FRONC says his changes will rationalize schools.
The Slovak Spectator (TSS): The finance and education ministries have prepared a model of tuition fees for universities. Critics fear that the fees will prevent the socially weak from accessing university education. Will universities be able to secure a functioning system of scholarships?
Martin Fronc (MF): The government has allocated Sk200 million (€4.88 million) for scholarships for students from low-income families. However, the ministry assumes the allocation of Sk700 million (€17.08 million) from state coffers. The scholarships will be distributed based on the minimum subsistence level, and the income of the student's family. Presumably, 30 percent of students will be eligible for state support. The highest social scholarship will be Sk5,050 (€123) monthly, which is 1.2 times the subsistence level. The draft revision on university fees assumes that scholarships will rise simultaneously with the increase of the subsistence level. The law will also introduce a new system of student loans that will be accessible to all students up to the sum of their education expenses. The interest rate of the loans will match the state's expenses for securing the loan. The students will start paying the loans from the day they receive them, or when they start earning money. They can even shelve the first payment until they finish their studies. The government also plans to run special programmes for some professions, for example elementary school teachers.

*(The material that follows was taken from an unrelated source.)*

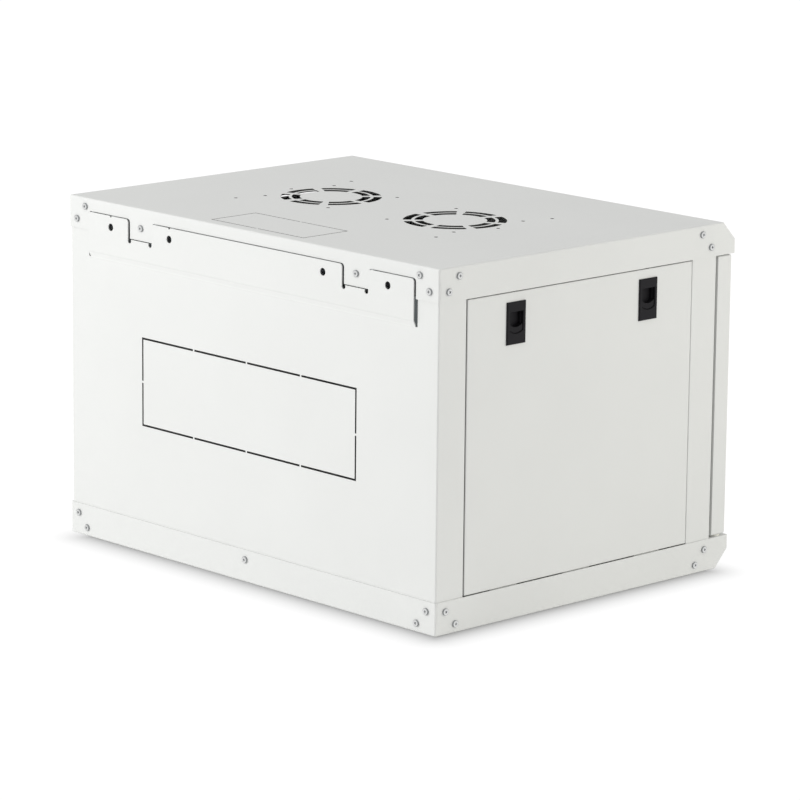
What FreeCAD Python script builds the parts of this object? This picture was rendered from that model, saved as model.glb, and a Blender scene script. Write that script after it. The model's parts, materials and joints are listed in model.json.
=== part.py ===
import FreeCAD, Part
import math
import os
import re
import Sketcher

# Wall-mounted network cabinet: folded sheet cover and base, a folded back with its wall strip,
# lift-out side panels on slide latches, a glazed door on pins, and adjustable rack rails.
# Millimetres. Origin at the bottom centre; the door faces -Y, the wall is at +Y, +Z is up.

os.makedirs("parts", exist_ok=True)
doc = FreeCAD.newDocument("network_cabinet")

# ---------------------------------------------------------------- driving dimensions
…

TSS: The government's programme states that, within five or six years, the universities will have the capacity to provide education to everyone who is interested and meets the criteria. Is this aspiration realistic?
MF: One of the reasons for the introduction of tuition fees was to increase the capacity of universities and secure the admittance of the highest possible number of students, regardless of their social situation. However, apart from the number of students, the quality of the education provided should also rise.
TSS: In early November the parliament passed laws crucial for the reform of regional schools. What are the most important changes that the laws bring?
MF:The law on financing elementary and secondary schools and educational institutions introduces radical changes to the financing of regional education. The schools will receive money from the state according to the number of students they teach. [Currently the schools receive money by the number of classes they have, which drove schools to run many classes with very few students.] The move will create a transparent system of redistributing state budget funds.
The law on state administration in the education sector and school governments establishes eight regional school offices that will secure consulting in the sphere of running and organizing the education process. The operation of the offices should also bring a flow of funds into the pockets of the founders and managers of the schools. The law also introduces a five-year term for school directors. The system of the creation of school networks will become more transparent and better conditions will be created for its rationalization.
TSS: How will the financing of state schools differ from feeding private and church schools? How many church schools does Slovakia have?
MF: Private and state schools will receive equal operating funds. Of Slovakia's 3,640 schools, 3,400 are state-run, 80 are in private hands, and 160 are church schools.
TSS: In early July, the New Citizen's Alliance sharply criticized the agreement with the Vatican on Catholic education. You, Mr. Fronc, said that a similar agreement with other registered churches was in the pipeline. How are these agreements progressing?
MF: Both agreements have been approved by the cabinet and delivered to parliament. We are waiting for them to be included in the parliamentary agenda.
TSS: The problem of tuition fees for external studies at the universities seems to remain unsolved, and despite your warning that the collection of fees is illegal, the faculties keep collecting money in the form of financial gifts. How will you solve this problem?
MF: We want to solve this problem by revising the law on universities, which will install tuition fees for both forms of studies - external and internal. Money that students pay to different associations and groups does not always end up in the pocket of the schools. If the suspicion of illegal collection of fees turns out to be true, the minister will take the steps that the law entitles him to take. [The minister can restrict and limit the powers of the academic government of a public university or its faculties with the approval of the representation of universities. The minister can also fully withdraw the authorities from the school if the institution violates the law.]